Consolidation of state powers and society in Russia: specifics of current international and domestic political context
Dr. Sci. (Pol.Sci.), Leading researcher, Institute of Sociology of the Federal Center of Theoretical and Applied Sociology of the Russian Academy of Sciences, Moscow, Russia email@example.com
On the basis of a representative sociological survey the problem of relations between powers and society in contemporary Russia is analyzed. It is shown that aggravated international relations around 2014 “Ukrainian crisis” became a most important factor for consolidating powers and society. Special attention is paid to the analysis of Russians’ attitude to the latest political events, to major public institutions and activities of the President V. Putin. Two events became true symbols of 2014: reunification of Crimea with Russia and Sochi XXII Olympic Winter Games. Different in their contents, both events became associated in the public mind with the beginning of Russia’s resurgence as a world power.
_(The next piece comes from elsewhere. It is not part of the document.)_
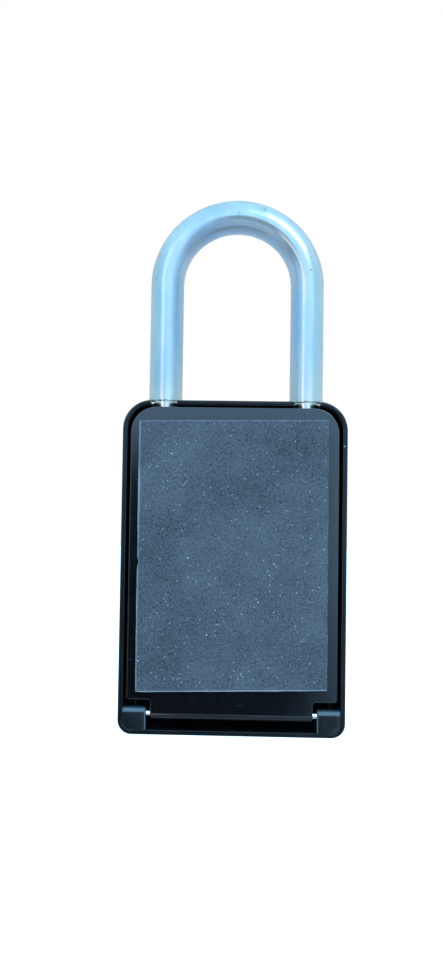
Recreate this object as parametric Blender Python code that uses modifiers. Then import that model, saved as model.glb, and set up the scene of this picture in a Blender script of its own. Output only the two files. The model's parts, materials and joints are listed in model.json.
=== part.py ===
"""Portable key lock box: a key tray that hangs on a removable steel shackle, closed by a hinged
front cover that carries a four-dial combination lock.  Metres, +Z up, the dials face -Y and the
foam pad faces +Y.  The origin is under the middle of the box."""

import math

import bmesh
import bpy
from mathutils import Matrix, Vector

# ---------------------------------------------------------------- driving dimensions (metres)

# fits
touch_gap = 0.0003          # between pieces that rest on each other
running_gap = 0.0003        # round a shaft or in a guide
pin_gap = 0.00015           # round the hinge pin
overlap = 0.0008            # how far joined shapes reach into each other

# the box
body_width = 0.0812
body_height = 0.1200
cover_setback = 0.0035      # shutter face to cover face
lock_to_legs = 0.0009       # inner cover to the shackle's legs

# foam pad on the back
foam_thickness = 0.0018
foam_corner = 0.0012
foam_corners = (            # (x, z), cut and stuck on a little out of square
    (-0.0340, 0.0170),
    (0.0343, 0.0153),
    (0.0346, 0.1124),
    (-0.0337, 0.1133),
)

# front cover
cover_wall = 0.0018
cover_face = 0.0025         # thickness of the front wall
cover_top_radius = 0.0105
cover_foot_radius = 0.0050
cover_edge_radius = 0.0030  # round the front edge
rim_setback = 0.0002        # rim edge in front of the back panel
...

It is shown also that attitude of Russians to powers is a complex and contradictory set of individual components which do not form an interconnected and sufficiently broad social and political space. The social strata and groups with a positive or a negative attitude to the state power and authorities are very separated because of deep economic, territorial, social, cultural, generational and other differences. A deep socio-economic inequality in society is clearly manifested in attitudes of Russians to state powers. Absence of horizontal civil cohesion and uncertainty regarding foreign and domestic situation cause consolidation of Russian society around its political leader Vladimir Putin. Positive attitude to the president ensures stability of the existing socio-political regime, which, however, in the long term perspective does not preclude emergence of social and political conflicts that in the absence of broader civil consolidation can have irreversible consequences. In general, a set of indicators characterizing relationship between society and authorities demonstrate Russians’ support for external and internal policies of the state powers, although this support is not monolithic.